The biggest question is how someone can become an experienced professional if the market offers fewer opportunities to learn at junior levels. This is a difficult situation but not insoluble. Fresh graduates often need to create their initial evidence themselves. A well-documented university project, a personal website, an analysis portfolio, an internship period, a voluntary professional task, a small freelance job, or an industry case study can all help a candidate appear not just as a 'beginner' but as a more prepared entrant.

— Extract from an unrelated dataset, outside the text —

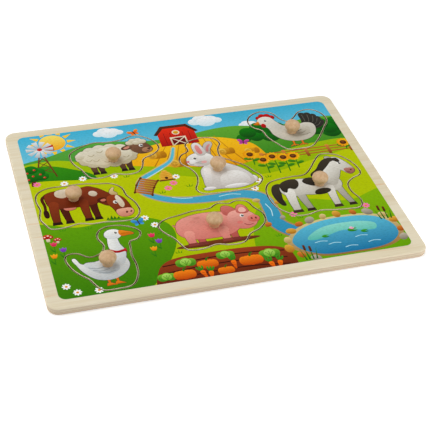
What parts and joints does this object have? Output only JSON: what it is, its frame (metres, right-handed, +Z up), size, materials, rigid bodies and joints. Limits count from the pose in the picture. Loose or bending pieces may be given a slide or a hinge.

Thus, the UAE job market has not closed off for fresh graduates but has become much more selective. Opportunities continue to exist, but they must be approached differently. A diploma remains an important foundation, but it's not the endpoint, just part of the entry ticket. Those who want to be successful in Dubai, Abu Dhabi, or other UAE business centers must demonstrate practical knowledge, digital readiness, professional visibility, and adaptability in addition to their qualifications.
For beginners, the most important message is that meeting traditional expectations is no longer enough. The job market has transformed, and so has the concept of an entry-level career. Companies today are not simply looking for graduates but young professionals capable of quickly learning, creating value, working with technology, and proving they are not just trained but prepared. Securing the first job has become tougher, but for those who recognize the new rules in time, the UAE job market still offers significant opportunities.